START DATASET SECTION

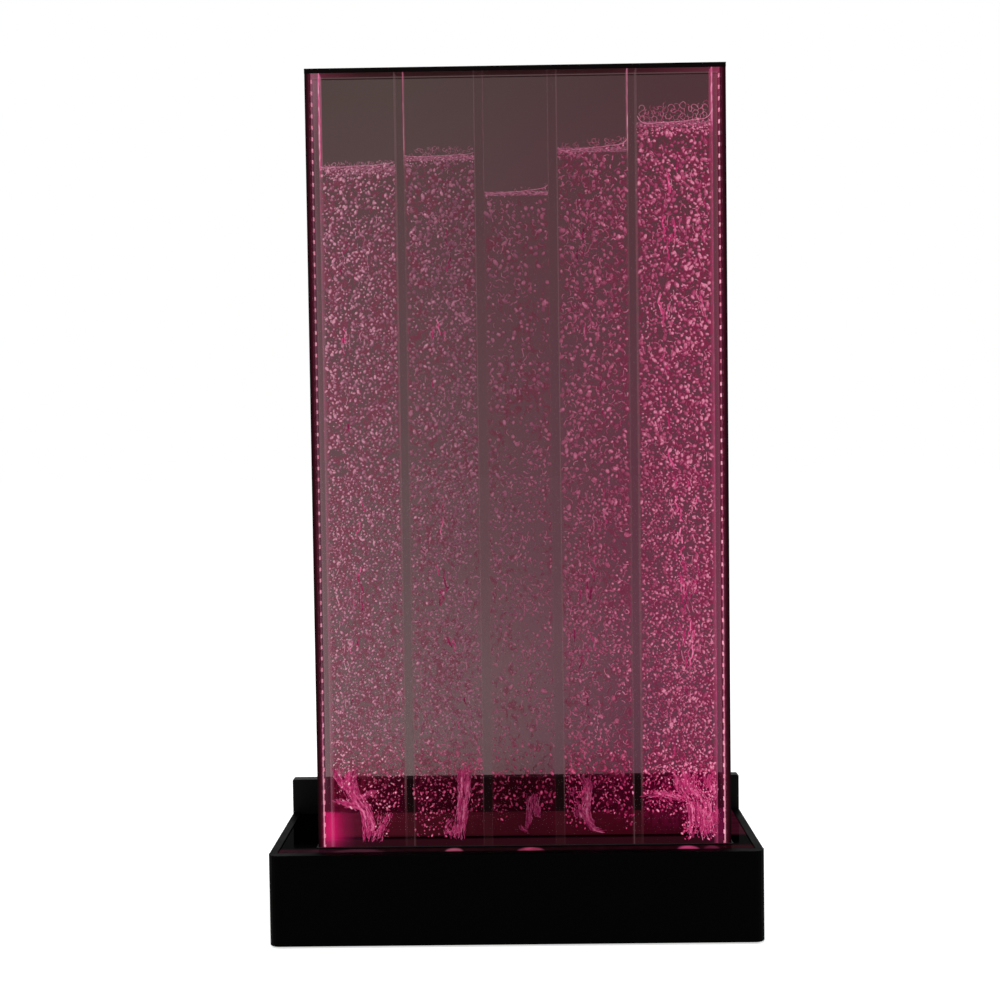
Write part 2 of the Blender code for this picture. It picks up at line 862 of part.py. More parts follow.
def make_pump(base):
    """Air pump on four feet, with its outlet towards the gang valve."""
    mesh = bmesh.new()
    add_block(mesh, (-pump_length / 2, pump_length / 2), (-pump_width / 2, pump_width / 2),
              (0, pump_height))
    place = (pump_x, pump_y, pump_underside)
    pump = add_piece("air_pump", mesh, grey_plastic(), base, at=place)
    round_edges(pump, pump_edge_radius)
    mesh = bmesh.new()
    root = -pump_length / 2 + pump_edge_radius
    tip = -pump_length / 2 - spigot_length
    add_turned(mesh, ((0, tip), (barb_radius, tip), (barb_radius, root), (0, root)), axis="X",
               centre=(0, 0, pump_spigot_height))
    join(pump, "pump_spigot", mesh)

    mesh = bmesh.new()
    high = pump_height / 2
    low = -pump_foot_height
    for x in (-pump_length / 2 + pump_foot_inset, pump_length / 2 - pump_foot_inset):
        for y in (-pump_width / 2 + pump_foot_inset, pump_width / 2 - pump_foot_inset):
            add_turned(mesh, ((0, low), (pump_foot_radius, low), (pump_foot_radius, high), (0, high)),
                       centre=(x, y, 0))
    join(pump, "pump_feet", mesh)


def make_pump_hose(base):
    """Short hose from the pump to the gang valve's inlet."""
    start = Vector((pump_x - pump_length / 2 - spigot_length - fit_gap, pump_y, pump_spigot_z))
    end = Vector((tank_offset + gang_half_length + spigot_length + fit_gap, gang_y, gang_outlet_z))
    lead = Vector((hose_lead / 2, 0, 0))
    add_tube("pump_hose", [start, start - lead, end + lead, end], hose_radius, hose_spacing / 2,
             silicone(), base)


def make_controller(base):
    """Small box that drives the LED strips."""
    mesh = bmesh.new()
    add_block(mesh, (-controller_length / 2, controller_length / 2),
              (-controller_width / 2, controller_width / 2), (0, controller_height))
    place = (controller_x, controller_y, floor_top + fit_gap)
    box = add_piece("led_controller", mesh, black_plastic(), base, at=place)
    round_edges(box, controller_edge_radius, segments=1)


def make_leads(base):
    """Leads from the controller to the two strips, and from the inlet to switch, box and pump."""
    strip_x = (bar_outer + plug_face) / 2
    strip_end = tank_underside + strip_margin - fit_gap
    box_front = controller_y - controller_width / 2 - fit_gap
    box_right = controller_x + controller_length / 2 + fit_gap
    straight = tank_underside - hose_lead
    rear_lane = pump_y + pump_width / 2 + pump_lane
    low = floor_top + wire_radius + fit_gap
    behind = tank_y + tank_depth / 2 + cradle_wall + 2 * wire_lead

    left = tank_offset - strip_x
    box_x = controller_x - controller_length / 4
    add_tube("led_lead_left", [
        (left, tank_y, strip_end), (left, tank_y, straight),
        (left + wire_lead, behind, low + hose_lead),
        (box_x, box_front - 2 * hose_lead, low + wire_lead),
        (box_x, box_front - wire_lead, floor_top + wire_height),
        (box_x, box_front, floor_top + wire_height)], wire_radius, wire_spacing, wire_finish(), base)

    right = tank_offset + strip_x
    add_tube("led_lead_right", [
        (right, tank_y, strip_end), (right, tank_y, straight),
        (right - wire_lead, behind, low + hose_lead),
        (right - hose_lead, pump_y - hose_lead, low),
        (right - 3 * hose_lead, rear_lane - wire_lead, low), (pump_x, rear_lane, low),
        (tank_offset, rear_lane, low), (box_right + 3 * hose_lead, rear_lane - wire_lead, low),
        (box_right + wire_lead, controller_y + wire_lead, floor_top + wire_height),
        (box_right, controller_y + wire_lead, floor_top + wire_height)],
        wire_radius, wire_spacing, wire_finish(), base)

    inlet_end = plate_face - plate_thickness - inlet_body_depth - fit_gap
    switch_end = plate_face - plate_thickness - switch_body_depth - fit_gap
    turn = switch_end - hose_lead
    pin = switch_body_width / 4
    from_inlet = [(inlet_x, inlet_end, fittings_height), (inlet_x, inlet_end - wire_lead, fittings_height),
                  ((inlet_x + switch_x) / 2, turn, fittings_height),
                  (switch_x + pin, switch_end - wire_lead, fittings_height),
                  (switch_x + pin, switch_end, fittings_height)]
    from_switch = [(switch_x - pin, switch_end, fittings_height),
                   (switch_x - pin, switch_end - wire_lead, fittings_height),
                   (tank_offset, turn - wire_lead, floor_top + wire_height + hose_lead),
                   (box_right + 4 * hose_lead, controller_y + 2 * wire_lead, low + 2 * wire_lead),
                   (box_right + wire_lead, controller_y, floor_top + wire_height),
                   (box_right, controller_y, floor_top + wire_height)]
    pump_end = pump_x - pump_length / 2 - fit_gap
    lane = gang_y + gang_depth / 2 + hose_lead
    to_pump = [(box_right, controller_y - wire_lead, floor_top + wire_height),
               (box_right + wire_lead, controller_y - wire_lead, floor_top + wire_height),
               (box_right + 3 * hose_lead, lane, low), (tank_offset, lane, low),
               (pump_end - 2 * hose_lead, lane, low + wire_lead),
               (pump_end - wire_lead, lane, pump_spigot_z), (pump_end, lane, pump_spigot_z)]
    for name, route in (("inlet_lead", from_inlet), ("switch_lead", from_switch), ("pump_lead", to_pump)):
        add_tube(name, route, wire_radius, wire_spacing, wire_finish(), base)


# Service plate and what it carries

def make_service_plate(base):
    """Plate behind the bay, bored for the fittings and slotted for the pump's air."""
    half = bay_width / 2 + plate_margin
    mesh = bmesh.new()
    add_block(mesh, (-half, half), (plate_face - plate_thickness, plate_face),
              (bay_low - plate_margin, bay_high + plate_margin))
    plate = add_piece("service_plate", mesh, black_plastic(), base)
    mesh = bmesh.new()
    span = (plate_face - plate_thickness - overrun, plate_face + overrun)
    width = switch_body_width / 2 + fit_gap
    height = switch_body_height / 2 + fit_gap
    add_block(mesh, (switch_x - width, switch_x + width), span,
              (fittings_height - height, fittings_height + height))
    for i in range(vent_count):
        x = vent_x + (i - (vent_count - 1) / 2) * vent_pitch
        add_block(mesh, (x - vent_width / 2, x + vent_width / 2), span,
                  (fittings_height - vent_height / 2, fittings_height + vent_height / 2))
    holes = [(inlet_x, fittings_height, inlet_body_radius), (drain_x, fittings_height, drain_stem_radius)]
    holes += [(x, z, screw_radius) for x, z in screw_places()]
    for x, z, radius in holes:
        clear = radius + fit_gap
        add_turned(mesh, ((0, span[0]), (clear, span[0]), (clear, span[1]), (0, span[1])),
                   axis="Y", centre=(x, 0, z))
    cut(plate, "plate_cutter", mesh)


def make_screw(base, name, place):
    """Screw through the rear board into the service plate."""
    head_high = base_depth / 2 - fit_gap
    head_low = base_depth / 2 - screw_head
    tip = plate_face - plate_thickness - screw_tip
    profile = ((0, tip), (screw_radius, tip), (screw_radius, head_low),
               (screw_head_radius, head_low), (screw_head_radius, head_high), (0, head_high))
    mesh = bmesh.new()
    add_turned(mesh, profile, axis="Y")
    add_piece(name, mesh, steel(), base, at=(place[0], 0, place[1]), smooth=True)


def make_switch(base):
    """Rocker switch: a frame with a pocket, and the rocker on its axis in it."""
    face = plate_face + fit_gap
    place = (switch_x, face, fittings_height)
    mesh = bmesh.new()
    add_block(mesh, (-bezel_width / 2, bezel_width / 2), (0, bezel),
              (-bezel_height / 2, bezel_height / 2))
    frame = add_piece("rocker_frame", mesh, black_plastic(), base, at=place)
    mesh = bmesh.new()
    back = -fit_gap - plate_thickness - switch_body_depth
    add_block(mesh, (-switch_body_width / 2, switch_body_width / 2), (back, bezel / 2),
              (-switch_body_height / 2, switch_body_height / 2))
    join(frame, "switch_body", mesh)
    mesh = bmesh.new()
    axis_y = bezel + rocker_axis_height - rocker_end_above
    half = rocker_width / 2 + fit_gap
    add_block(mesh, (-half, half), (axis_y - rocker_pocket_depth, bezel + overrun),
              (-rocker_pocket_half, rocker_pocket_half))
    cut(frame, "rocker_pocket", mesh)

    mesh = bmesh.new()
    outline = [(-rocker_below, -rocker_half), (rocker_end_above, -rocker_half), (rocker_above, 0),
               (rocker_end_above, rocker_half), (-rocker_below, rocker_half)]
    add_prism(mesh, outline, -rocker_width / 2, rocker_width / 2, axis="X")
    rocker = add_piece("rocker", mesh, black_plastic(), base,
                       at=(switch_x, face + axis_y, fittings_height))
    rocker.rotation_euler = (rocker_tilt, 0, 0)


def make_inlet(base):
    """Round low-voltage inlet with its centre pin."""
    depth = -fit_gap - plate_thickness - inlet_body_depth
    floor = inlet_flange - inlet_bore_depth
    profile = ((0, depth), (inlet_body_radius, depth), (inlet_body_radius, 0),
               (inlet_flange_radius, 0), (inlet_flange_radius, inlet_flange),
               (inlet_bore_radius, inlet_flange), (inlet_bore_radius, floor),
               (inlet_pin_radius, floor), (inlet_pin_radius, 0), (0, 0))
    mesh = bmesh.new()
    add_turned(mesh, profile, axis="Y")
    add_piece("power_inlet", mesh, black_plastic(), base,
              at=(inlet_x, plate_face + fit_gap, fittings_height), smooth=True)


def make_drain_valve(base):
    """Ball valve on the plate: a stem inside, a spout that points down, a seat for the lever."""
    face = plate_face + fit_gap
    back = -fit_gap - plate_thickness - drain_stem
    body_end = drain_flange + drain_body
    seat = body_end + drain_boss
    profile = ((0, back), (drain_stem_radius, back), (drain_stem_radius, 0),
               (drain_flange_radius, 0), (drain_flange_radius, drain_flange),
               (drain_body_radius, drain_flange), (drain_body_radius, body_end),
               (drain_boss_radius, body_end), (drain_boss_radius, seat), (0, seat))
    mesh = bmesh.new()
    add_turned(mesh, profile, axis="Y")
    place = (drain_x, face, fittings_height)
    valve = add_piece("drain_valve", mesh, brass(), base, at=place, smooth=True)
    middle = drain_flange + drain_body / 2
    mouth = -drain_body_radius - drain_spout_length
    mesh = bmesh.new()
    add_turned(mesh, ((0, 0), (drain_spout_radius, 0), (drain_spout_radius, mouth), (0, mouth)),
               centre=(0, middle, 0))
    join(valve, "drain_spout", mesh)
    mesh = bmesh.new()
    bore = drain_spout_bore_radius
    top = -drain_body_radius / 2
    add_turned(mesh, ((0, top), (bore, top), (bore, mouth - overrun), (0, mouth - overrun)),
               centre=(0, middle, 0))
    cut(valve, "drain_bore", mesh)

    mesh = bmesh.new()
    outline = lever_outline(drain_hub_radius, drain_lever_width, drain_lever_length)
    outline = [(-v, u) for u, v in outline]
    add_prism(mesh, outline, 0, drain_lever_thickness, axis="Y")
    add_piece("drain_lever", mesh, red_plastic(), base,
              at=(drain_x, face + seat + fit_gap, fittings_height), smooth=True)


def make_drain_hose(base):
    """Hose from the elbow in the tank's floor back to the drain valve."""
    elbow_z = tank_underside - fit_gap / 2 - elbow_drop
    start = Vector((tank_offset + drain_place, tank_y + elbow_radius + barb_length + fit_gap, elbow_z))
    end = Vector((drain_x, plate_face - plate_thickness - drain_stem - fit_gap, fittings_height))
    lead = Vector((0, hose_lead, 0))
    route = [start, start + lead, (start + end) / 2, end - lead, end]
    add_tube("drain_hose", route, drain_hose_radius, hose_spacing, silicone(), base)


def build():
    for thing in list(bpy.data.objects):
        bpy.data.objects.remove(thing, do_unlink=True)
    base = empty("base_frame", (0, 0, 0))
    tank = empty("tank_frame", (tank_offset, tank_y, tank_underside), base)

    make_front_board(base)
    make_side_board(base, "left_side_board", -1)
    make_side_board(base, "right_side_board", 1)
    make_rear_board(base)
    make_bottom_plate(base)
    make_foot(base, "rubber_foot_front", -1)
    make_foot(base, "rubber_foot_rear", 1)
    make_deck(base)
    make_gasket(tank)
    make_cradle(tank, "tank_cradle_left", -1)
    make_cradle(tank, "tank_cradle_right", 1)

    make_sheet(tank, "front_sheet", -1, clear_acrylic())
    make_sheet(tank, "rear_sheet", 1, smoked_acrylic())
    make_bar(tank, "left_side_bar", (-bar_outer, -bar_inner), (0, sheet_height))
    make_bar(tank, "right_side_bar", (bar_inner, bar_outer), (0, sheet_height))
    for number, x in enumerate(divider_places, start=1):
        make_bar(tank, f"divider_{number}", (x - divider / 2, x + divider / 2),
                 (tank_floor + channel_link, sheet_height))
    make_tank_floor(tank)
    make_water(tank)
    make_trim(tank, "left_edge_trim", -1)
    make_trim(tank, "right_edge_trim", 1)
    make_led_strip(tank, "left_led_strip", -1)
    make_led_strip(tank, "right_led_strip", 1)
    make_cap(tank)

    for number, x in enumerate(nozzle_places, start=1):
        make_nozzle(tank, number, x)
    make_drain_elbow(tank)

    make_gang_valve(base)
    for number, (nozzle_x, outlet_x) in enumerate(zip(nozzle_places, gang_places()), start=1):
        make_flow_lever(base, number, outlet_x)
        make_air_hose(base, number, tank_offset + nozzle_x, tank_offset + outlet_x)
    make_pump(base)
    make_pump_hose(base)
    make_controller(base)
    make_leads(base)

    make_service_plate(base)
    for name, place in zip(("plate_screw_left", "plate_screw_right"), screw_places()):
        make_screw(base, name, place)
    make_switch(base)
    make_inlet(base)
    make_drain_valve(base)
    make_drain_hose(base)


build()
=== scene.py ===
# Bubble wall panel: finishes, bubbles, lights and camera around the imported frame.
# Metres, +Z up, front facing -Y.

import math

import bpy
from mathutils import Matrix, Vector


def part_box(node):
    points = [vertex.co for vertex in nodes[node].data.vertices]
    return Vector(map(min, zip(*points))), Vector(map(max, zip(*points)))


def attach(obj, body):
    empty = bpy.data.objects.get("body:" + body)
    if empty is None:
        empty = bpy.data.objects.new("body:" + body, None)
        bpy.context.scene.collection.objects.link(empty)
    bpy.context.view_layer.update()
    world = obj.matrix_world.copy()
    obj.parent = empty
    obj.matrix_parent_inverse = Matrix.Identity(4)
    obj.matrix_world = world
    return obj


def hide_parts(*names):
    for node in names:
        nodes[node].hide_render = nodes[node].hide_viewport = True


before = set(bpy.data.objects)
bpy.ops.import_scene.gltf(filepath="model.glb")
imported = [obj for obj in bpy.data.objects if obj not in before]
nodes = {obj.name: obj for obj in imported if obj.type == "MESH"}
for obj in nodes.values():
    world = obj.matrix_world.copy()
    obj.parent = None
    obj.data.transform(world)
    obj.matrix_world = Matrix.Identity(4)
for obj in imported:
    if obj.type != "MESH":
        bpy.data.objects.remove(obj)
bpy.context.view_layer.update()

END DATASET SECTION

:: EXERCISE AIM ::
Extract each line holding the string "type".

:: OUTPUT OF THE EXERCISE ::
nodes = {obj.name: obj for obj in imported if obj.type == "MESH"}
    if obj.type != "MESH":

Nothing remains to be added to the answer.